Buddhism speaks of the four dignities of man: walking, standing, sitting, and lying. And so zazen is simply the Japanese word for ‘sitting Zen.’ There must also be walking Zen, standing Zen, and lying Zen. You should know, for example, how to sleep in a Zen way: that means to sleep thoroughly. Zen has been described as, When hungry, eat. When tired, sleep. And when the student got that description he said, Well, doesn’t everybody do that? And the master said, They don’t. When hungry, they don’t just eat but think of 10,000 things. When tired, they don’t just sleep but dream innumerable dreams.

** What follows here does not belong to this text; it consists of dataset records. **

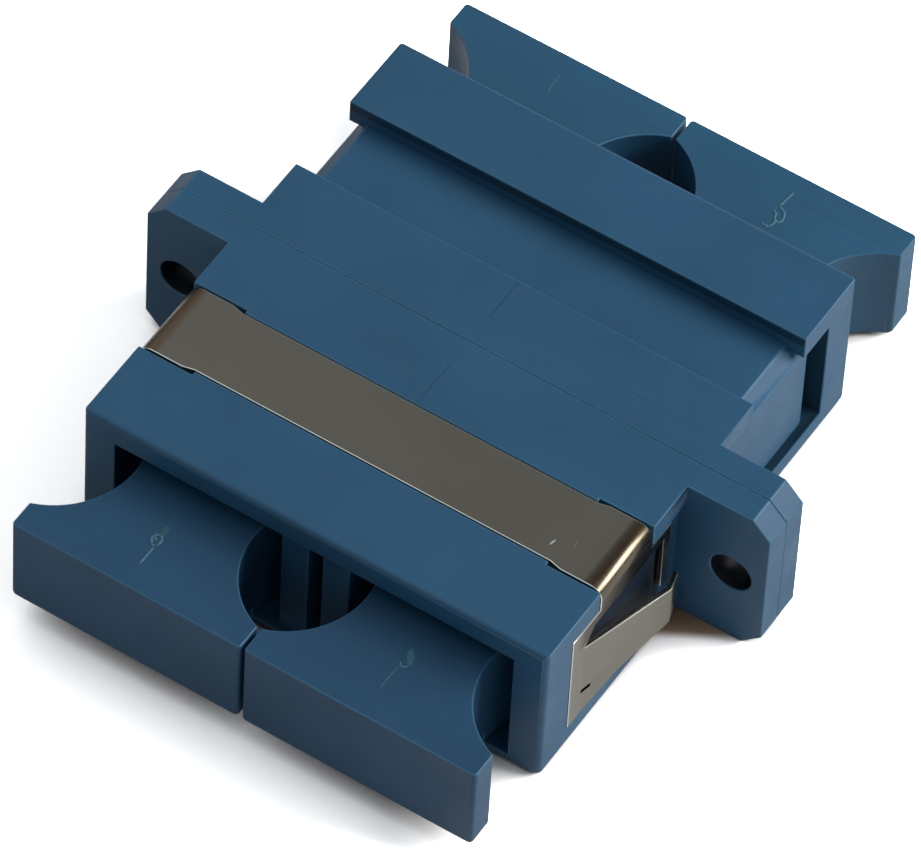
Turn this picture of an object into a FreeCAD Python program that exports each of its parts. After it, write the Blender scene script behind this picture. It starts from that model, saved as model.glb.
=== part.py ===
"""Duplex SC fibre adapter with a spring panel clip and four dust plugs.

Frame: +X runs across the two ports, +Y from the clip end to the plain end and +Z up.
The origin lies on the underside, midway across, in the plane where the two moulded
halves are welded together. Lengths named as reaches start from that joint plane.
"""
import FreeCAD, Part
import os
import re
import Sketcher

FRONT, REAR = -1, 1
LEFT, RIGHT = -1, 1

SIZES = [
    ("half_length", 13.4, "reach of one half to its mouth"),
    ("mouth_round", 0.3, "rounding of the body's top and side edges at the mouth"),
    ("toe_round", 0.5, "rounding of the body's lower edge at the mouth"),
    ("side_wall", 1.75, "wall between a port and the body's side"),
    ("roof_wall", 1.35, "wall above the ports"),
    ("floor_wall", 0.65, "wall below the ports"),
    ("port_pitch", 12.7, "port axis to port axis"),
    ("port_width", 9.0, "port opening, across"),
    ("port_height", 7.2, "port opening, floor to roof"),
    ("ear_width", 4.5, "flange ear, from the body's side"),
    ("flange_half", 1.46, "flange thickness that belongs to one half"),
    ("flange_corner", 1.0, "cut corners of the flange"),
    ("hole_place", 2.6, "screw hole axis from the body's side"),
    ("hole_width", 2.2, "screw hole diameter"),
    ("divider_setback", 0.3, "divider stands back from the mouth"),
    ("divider_slot", 0.76, "slot between the two divider ribs"),
    ("divider_slot_depth", 9.0, "depth of that slot from the mouth"),
    ("key_width", 2.5, "keyway in the port floor"),
    ("key_length", 6.0, "keyway length from the mouth"),
    ("peg_width", 1.0, "locating peg of the weld joint"),
    ("peg_length", 0.8, "locating peg length"),
    ("peg_gap", 0.05, "air round a locating peg"),
    ("peg_inset", 0.25, "locating peg axis from the body's side"),
    ("peg_height", 1.6, "locating pegs, from the underside and from the top"),
    ("recess_near", 4.3, "clip recess, reach of the edge by the flange"),
    ("recess_far", 8.85, "clip recess, reach of the edge by the mouth"),
    ("recess_wall", 0.2, "clip recess narrower than at its ends, each edge"),
    ("bare_depth", 1.1, "recess depth on the half without a clip"),
    ("bare_bevel", 0.7, "bevel at the ends of the bare recess"),
    ("pocket_far", 11.1, "side pocket, reach of the edge by the mouth"),
    ("pocket_roof", 7.85, "roof of the side pocket"),
    ("pocket_floor", 1.3, "lower edge of the side pocket"),
    ("slot_width", 0.8, "deep slot at the pocket's far end"),
    ("slot_depth", 1.25, "depth of the deep slot from the side"),
    ("slot_round", 0.7, "rounded lead into the deep slot of the bare half"),
    ("groove_height", 0.35, "groove above the lower rail of the bare half"),
    ("groove_depth", 0.9, "depth of that groove from the side"),
    ("sheet", 0.3, "spring steel thickness"),
    ("clip_gap", 0.05, "air between the clip and the plastic"),
    ("shoulder", 0.15, "extra width of the strip near its bends, each edge"),
    ("shoulder_length", 2.3, "strip shoulder, from the body's side"),
    ("shoulder_run", 0.6, "length of the slope into the shoulder"),
    ("bend", 0.65, "outside bend radius of the clip"),
    ("plate_near", 2.7, "side plate, reach of its edge by the flange"),
    ("strap_width", 0.6, "strap behind the window"),
    ("strap_foot", 3.6, "lower end of the strap"),
    ("band_height", 0.65, "side plate above the window"),
    ("leg_width", 1.1, "side plate between its mouth edge and the tab's root"),
    ("window_slant", 0.75, "slant of the window's end, along the plate"),
    ("tab_root_drop", 0.85, "tab's upper edge at its root, below the window's top"),
    ("tab_tip_drop", 1.79, "tab's upper edge at its tip, below the window's top"),
    ("tab_shelf_place", 2.25, "corner in the tab's lower edge, from the tab's root"),
    ("tab_shelf_rise", 1.1, "height of that corner above the pocket's edge"),
    ("tab_rise", 1.87, "tab's lower edge at its tip, above the pocket's edge"),
    ("tab_knee", 4.4, "reach of the knee where the tab's lip begins"),
    ("tab_flare", 1.2, "how far the knee stands out from the plate"),
    ("lip_length", 1.1, "length of the tab's lip"),
    ("lip_return", 0.3, "how far the lip turns back in from the knee"),
    ("anchor_turn", 0.9, "plate edge turned into the deep slot"),
    ("anchor_inset", 0.3, "turned edge shorter than the plate, each end"),
    ("barb_place", 1.3, "lanced slit's middle from the plate's mouth edge"),
    ("barb_height", 3.0, "height of the lanced slit"),
    ("barb_length", 0.65, "length of the lanced slit"),
    ("barb_width", 0.24, "width of the lanced slit"),
    ("base_step", 0.45, "holder base plate wider than the port, each side"),
    ("base_thick", 1.2, "holder base plate thickness"),
    ("holder_gap", 0.05, "air round the holder's base plate"),
    ("tube_wall", 0.55, "holder tube wall"),
    ("tube_lip", 0.65, "end wall that keeps the sleeve in the tube"),
    ("tube_mouth", 2.7, "hole in that end wall"),
    ("sleeve_outer", 3.2, "split sleeve, outside diameter"),
    ("sleeve_wall", 0.35, "split sleeve wall"),
    ("sleeve_length", 11.4, "split sleeve length"),
    ("sleeve_slit", 0.4, "slit along the sleeve"),
    ("sleeve_gap", 0.05, "air round the sleeve"),
    ("arm_room", 0.45, "room behind a latch arm for it to bend"),
    ("arm_thick", 0.75, "latch arm thickness"),
    ("arm_end", 4.3, "latch arm's end behind the mouth"),
    ("hook_height", 0.55, "hook stands in from the arm"),
    ("hook_flat", 0.5, "flat top of the hook"),
    ("hook_ramp", 0.7, "slope in front of the hook"),
    ("plug_gap", 0.1, "air between a plug and its port"),
    ("grip_gap", 0.1, "half the air between neighbouring grips"),
    ("front_grip_foot", 1.4, "underside of the front plugs' grips"),
    ("front_grip_height", 5.5, "height of the front plugs' grips"),
    ("rear_grip_foot", 0.35, "underside of the rear plugs' grips"),
    ("rear_grip_height", 5.95, "height of the rear plugs' grips"),
    ("grip_stand", 5.8, "plug grip's outer face from the mouth"),
    ("grip_round", 0.4, "rounding of the grip's lower outer edge"),
    ("corner_round", 0.2, "rounding of the grip's upright outer edges"),
    ("scallop", 4.5, "radius of the finger scallops"),
    ("scallop_place", 7.8, "scallop centre from the port axis"),
    ("scallop_stand", 0.1, "scallop centre from the mouth"),
    ("shank_rest", 1.4, "plug shank's inner end from the holder's base plate"),
    ("shank_setback", 2.9, "plug's shoulder behind the mouth"),
    ("shank_lead", 0.4, "bevel round the shank's inner end"),
    ("fork_room", 0.4, "room past the latch arms between the plug's prongs"),
    ("fork_gap", 0.2, "air between a prong and the holder's tube and arms"),
]

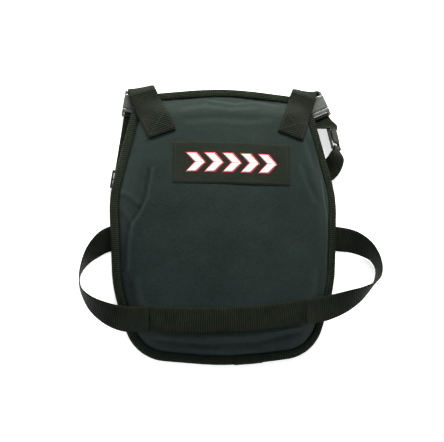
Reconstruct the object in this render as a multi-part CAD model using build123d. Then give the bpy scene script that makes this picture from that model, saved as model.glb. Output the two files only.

So, in a sense, this sounds like the old Western truism whatever your hand finds to do, do it with all your might. But that’s not the same thing as Zen. A lot of people like to see if they could sum up Zen in that way. In the Latin motto of the school I used to go to in England: age dum agis, ‘act when you act,’ or while you act.
There’s a famous story which beautifully illustrates the current relationships between East and West. Paul Reps, who wrote—or rather, drew—a lovely book called Zen Telegrams, once asked a Zen master to sum up Buddhism in one phrase. And he said, Don’t act, but act. So Reps was simply delighted because he thought the master had said, Don’t act but act. And that, of course, would be the Taoist principle of wú wéi (無爲), of action in the spirit of not being separate from the world. Realizing so fully that you are the universe, too—that your action on it is not an interference, but an expression of the totality. But the master’s English was very bad indeed, and Paul Reps had misunderstood him. He had said, Don’t act bad act. And, you know, that is the sort of attitude that all clergy develop over the centuries. You know how it is when you go to church—if you do—so often the sermon boils down to, My dear people, you ought to be good. And everybody knows that—but hardly anybody knows how, or even what, ‘good’ is.